ASHRAE Standard 41 series provides measurement uncertainty guidelines:

Standard 41.1: Temperature measurement (±0.2°C for calibrated sensors)
Standard 41.2: Humidity measurement (±2% RH)
Standard 41.5: Airflow measurement (±2-5% with proper instrumentation)
Standard 41.6: Mass flow measurement (±1-3% for refrigerant flow)

Combined measurement uncertainty for energy flows typically achieves ±5-8% when following standard protocols.

Practical Implementation Guidelines

Building Energy Modeling

For annual energy simulations:

Identify 10-15 key uncertain parameters (infiltration, internal gains, schedules, HVAC efficiency)
Use Latin Hypercube Sampling with 500-1000 samples
Report median, 25th/75th percentiles, and 90% confidence intervals
Perform sensitivity analysis to identify dominant parameters
Focus calibration efforts on high-sensitivity parameters

Equipment Sizing Decisions

Risk-based sizing accounts for load uncertainty:

Design for 80th percentile load (20% exceedance probability)
Add capacity margin based on consequence of under-sizing
Critical applications: 90-95th percentile design point
Standard comfort cooling: 75-85th percentile acceptable

Calibration and Model Updating

Bayesian methods update parameter distributions as measurement data becomes available:

$$ p(\theta|D) = \frac{p(D|\theta)p(\theta)}{p(D)} $$

where $p(\theta|D)$ is the posterior distribution, $p(D|\theta)$ is likelihood, $p(\theta)$ is prior distribution, and $p(D)$ is evidence.

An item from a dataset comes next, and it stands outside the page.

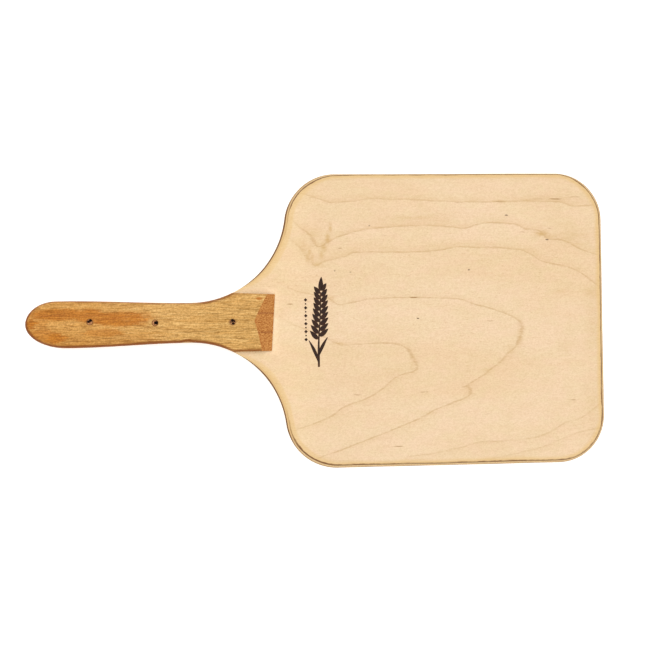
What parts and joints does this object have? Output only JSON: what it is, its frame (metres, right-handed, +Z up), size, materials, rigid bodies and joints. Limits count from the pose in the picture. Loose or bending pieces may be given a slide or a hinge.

This framework reduces epistemic uncertainty as operational data refines model parameters, improving prediction accuracy for retrofit analysis and operational optimization.

Software Tools and Implementation

Modern building simulation platforms incorporate uncertainty quantification:

EnergyPlus with jEPlus: Parametric analysis and Monte Carlo simulation
TRNSYS with TRNOPT: Optimization with uncertainty
IDA-ICE: Built-in uncertainty and sensitivity modules
Python-based tools: SALib for sensitivity analysis, PyMC for Bayesian inference

These tools enable practitioners to move beyond deterministic predictions toward probabilistic performance assessment, aligning design decisions with project risk tolerance and performance requirements.